9 May is Europe Day. It deserves a blog.
It's kept on this day because it marks the anniversary of the Schuman Declaration on 9 May 1950. This was the momentous event that proposed the merging of the French and German coal and steel industries. So it came to be seen as the founding moment of the European Coal and Steel Community (ECSC) out of which the European Union evolved.
Robert Schuman (not to be confused with the composer!) was Prime Minister of France and the first President of the European Parliamentary Assembly. He is regarded by many as the "Father of Europe" for his visionary approach to the reconstruction of the postwar continent. Most important, from our perspective, is the faith of this profoundly Christian statesman. A devout Roman Catholic, his thinking about Europe was deeply influenced by catholic social theology with the principles of solidarity, subsidiarity and the quest for the common good right at the heart. I've blogged about the Christian influences on the European project before.
Think about it.
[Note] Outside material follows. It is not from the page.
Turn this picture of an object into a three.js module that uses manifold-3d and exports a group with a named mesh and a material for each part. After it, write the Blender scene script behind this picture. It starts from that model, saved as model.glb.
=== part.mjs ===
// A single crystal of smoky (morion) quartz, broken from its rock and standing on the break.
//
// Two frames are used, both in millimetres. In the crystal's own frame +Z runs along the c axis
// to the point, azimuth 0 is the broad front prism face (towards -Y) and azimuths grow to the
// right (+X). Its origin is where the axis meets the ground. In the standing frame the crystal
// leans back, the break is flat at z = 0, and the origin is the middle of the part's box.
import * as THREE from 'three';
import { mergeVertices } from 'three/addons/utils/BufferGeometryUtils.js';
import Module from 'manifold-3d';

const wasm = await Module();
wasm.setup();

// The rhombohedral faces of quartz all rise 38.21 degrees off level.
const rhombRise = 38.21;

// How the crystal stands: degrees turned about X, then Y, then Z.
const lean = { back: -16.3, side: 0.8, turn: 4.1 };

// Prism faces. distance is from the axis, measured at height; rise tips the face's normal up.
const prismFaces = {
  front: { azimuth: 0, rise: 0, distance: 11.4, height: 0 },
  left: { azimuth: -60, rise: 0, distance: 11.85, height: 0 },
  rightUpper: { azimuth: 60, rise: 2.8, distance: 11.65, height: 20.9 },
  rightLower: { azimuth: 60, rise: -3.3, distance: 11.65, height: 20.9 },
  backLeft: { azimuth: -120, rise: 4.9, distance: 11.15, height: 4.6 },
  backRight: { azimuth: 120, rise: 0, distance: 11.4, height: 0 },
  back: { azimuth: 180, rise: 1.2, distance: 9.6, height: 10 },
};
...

Today, 8 May, marks the anniversary of the end of the war in Europe in 1945. We are right to call it VE Day because it marks the liberation of all our peoples from the scourge of Nazi totalitarianism. That includes the liberation of the German people themselves from the terrible years of Nazi occupation - not just the occupation of their land but of the nation's mind and heart and psyche.
A mere 5 years later, almost to the day, the Schuman Declaration marked the willingness of historic sworn enemies, France and Germany, to begin to collaborate economically. It's an extraordinary achievement. Since the Franco-Prussian War of 1870, which itself drew on a long history of rivalry in Europe, these two nations had been sworn enemies. To begin to heal memories, grow trust and discover how instead of fighting they might work together for the good of all their people would have been undreamed-of a mere half a decade earlier.
So I want to promote Europe Day as the natural "day after" VE Day. Victory in Europe would have meant nothing had there not been an entirely new spirit abroad to rebuild the shattered continent that had suffered so awfully. This was thanks to Schuman and others like him who took the Christian vision of reconciliation and peace-seeking with the utmost seriousness. And although the EU is far from being free of severe strains and unresolved tensions, armed conflict has not broken out among its member nations ever since that day. It's a huge achievement we need to talk up and celebrate.
My generation has been the beneficiary of these six decades of peace. I was born less than a month before the Schuman Declaration. I count myself hugely fortunate to have been spared the upheavals of war experienced by my parents and their parents. We so easily take it for granted. We get into a way of thinking about the EU that is dominated by the economy, security and migration, but that is worryingly short on memory when it comes to why we are part of it in the first place. These two days 8-9 May remind us.
Yes, I'm an idealist about the EU because - despite all its difficulties, I still believe in its founding vision. Not uncritically or naïvely: it can and does get things wrong. But that's no reason not to persevere with a project that has given this continent so much. Indeed, I think of myself as a European before I am British (and British before I am English). That's partly thanks to my Anglo-German parentage. But I think it's more to do with my Christian faith. As I read it, the gospel impels us towards a greater integration with all the human family. My being European is a vital part of my identity because it's one of the ways in which I see us growing together in committed bonds of peace and collaboration with our fellow human beings. It doesn't stop at the borders of Europe. But it can start there.
However, I'm also a realist. I suspect that we who are "conviction Europhiles" will always be a minority in the UK. Europe Day is never going to be a public holiday here. I doubt you'll see the EU flag fluttering from many public buildings or draped in the front room windows of Europhile homes. I don't imagine that many school assemblies will make it their theme (I'd love to be proved wrong) or that church bells will ring out in celebration.
But perhaps there are readers of this blog who may just think the day is worth raising a glass to and say a prayer of thanksgiving and hope. It's a good time to remember the founding purposes on which the European Union was established. So I urge us not to forget peace and human rights, social welfare and education, solidarity with the poor, democracy, the environment, cultural exchange and all the other ways in which the EU has made such a difference not just to the continent but the world. Let's recall that we are in this for the common good. There is indeed a long hard road ahead that we need to travel. But I want the UK to take a lead in this great collaborative venture and not be left on the sidelines.
So let's go on making the case for voting #Remain In the referendum. We know it makes sense for all the best geo-political, world trade, economic and security reasons. We know we are #StrongerIn. But let's not forget our history, where we came from. Let's not forget the founding vision and the Christian faith that inspired it. Let's celebrate Europe Day with real thankfulness and hope. And pray for the EU, its institutions and all its member states, and not least, for the referendum itself.